More than 1,400 badgers vaccinated against TB in Wales
More than 1,400 badgers have been vaccinated under trials to drive down bovine TB in Wales.
Environment Minister John Griffiths said the Welsh government had completed the first part of its badger vaccination programme.
The trials replaced a controversial cull, which was scrapped in March, and were carried out in parts of west Wales dubbed an intensive action area (IAA).
Options for vaccinating in other areas are being considered.
The IAA is primarily located in north Pembrokeshire, but includes small parts of Ceredigion and Carmarthenshire.
The Welsh government said last year it was one of the areas with the highest incidence of bovine TB in Europe.
Mr Griffiths said: "Provisional figures indicate that since May we have successfully caught and vaccinated over 1,400 badgers in the IAA.
"Our vaccination programme has enabled Wales to take quick and decisive action to develop a degree of immunity to TB within the badger population in the IAA.

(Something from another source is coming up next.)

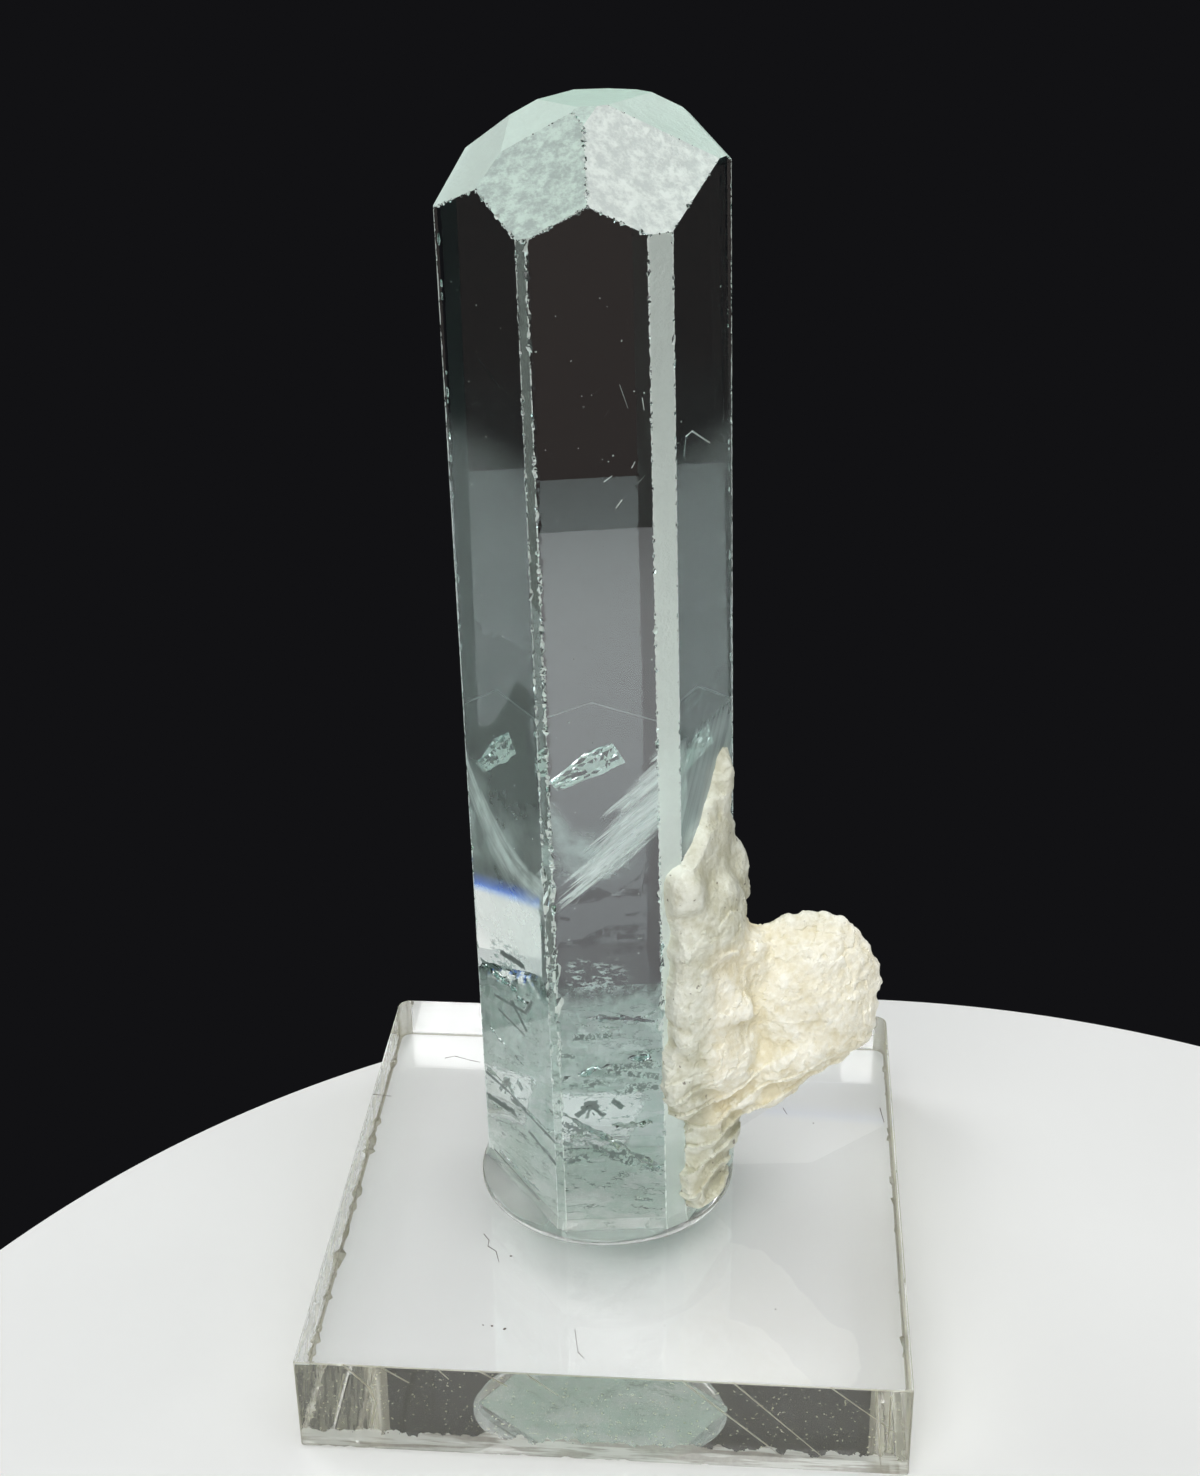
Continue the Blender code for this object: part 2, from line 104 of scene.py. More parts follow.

"We believe that this should reduce the risk of TB transmission from badgers to cattle and contribute to the eradication of bovine TB over time."
The minister has asked Chief Veterinary Officer for Wales Dr Christianne Glossop to consider other areas for vaccination.
He added: "The success of the badger vaccination initiative is dependent on staff being granted access to as much land as possible.
"I would like to thank farmers and landowners for their ongoing co-operation and encourage other partners and stakeholders to consider how they could work with us to increase the number of badgers we can vaccinate in Wales."
The IAA covers 288 sqkm (110 sqm) and it is thought to be the first time a project to cage and vaccinate badgers has been carried out on this scale.
The decision to scrap the cull angered political opponents and agricultural unions who say the disease has a devastating impact on cattle farms.